The Internship - February was an important month for me, it seems. I spent the next few months taking the trian to Chicago at ungodly hours three days a week, as well as additional days for mind numblingly boring/face rockingly awesome promotion jobs. Q101 always had infinitely more interesting promotions, if only because when people came to the table I didn't have to hear them say "I've been listening to The Loop since before you were born!". Once I was bestowed a VIP pass, and anther time I ran meet and greets for some (pretty darn) famous bands. Sometimes I, myself, got treated like a celebrity and other times like dirt. All in all, I wish I could have stayed.
International Travel - Until the end of July, I'd never gone anywhere more exotic than Arizona, and suddenly I was whisked away to Ostroda, Poland for two weeks in the summer, and then off to Berlin, Germany for two and a half weeks just a couple weeks ago. I have a passport (with the worst picture of me in the history of pictures of me), visa entry/exit stamps, and lots of pictures.
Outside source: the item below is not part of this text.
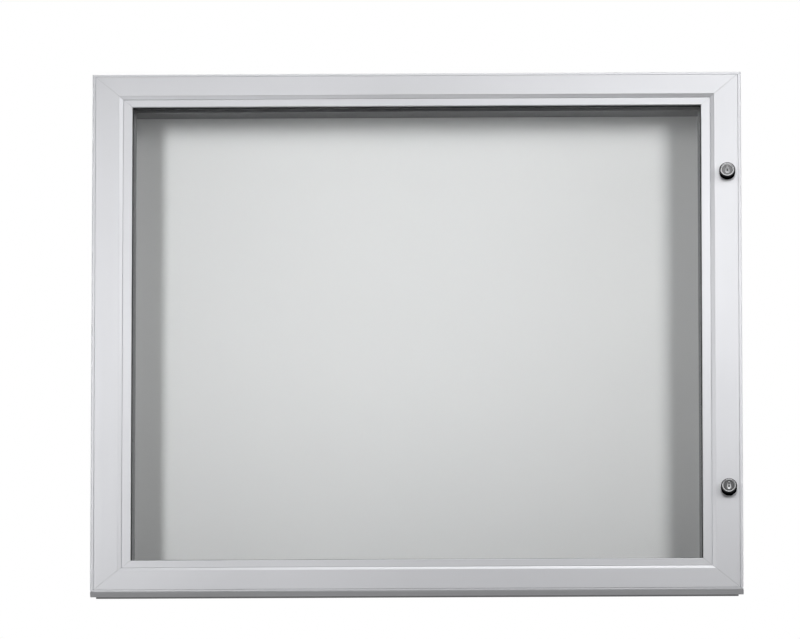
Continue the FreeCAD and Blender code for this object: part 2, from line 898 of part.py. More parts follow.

I now appreciate sparkling water, not bathing, and the metric system.
Independence - Much as I had suspected, living on my own isn't very different than living with my family, other than much, much more expensive. My apartment is finally beginning to feel like "home", and is messy enough to look like a home that belongs to me. I tend to neglect my mom and dad, however. I should probably start putting up post-it notes to remind me to at least call them every so often.
Twenty One! - yeah, whatever.
And now, without futher ado, my 2007 wish-list:
Dean's List (I really need to start achieving again)
Another internship (WGN?)
Keep the Boyfriend (lack of heartache always a plus)
Kick ass at Nationals (both of them?)
Good driver's licence picture (ha!)
That's all, really. I'm pretty low-maintenence this year.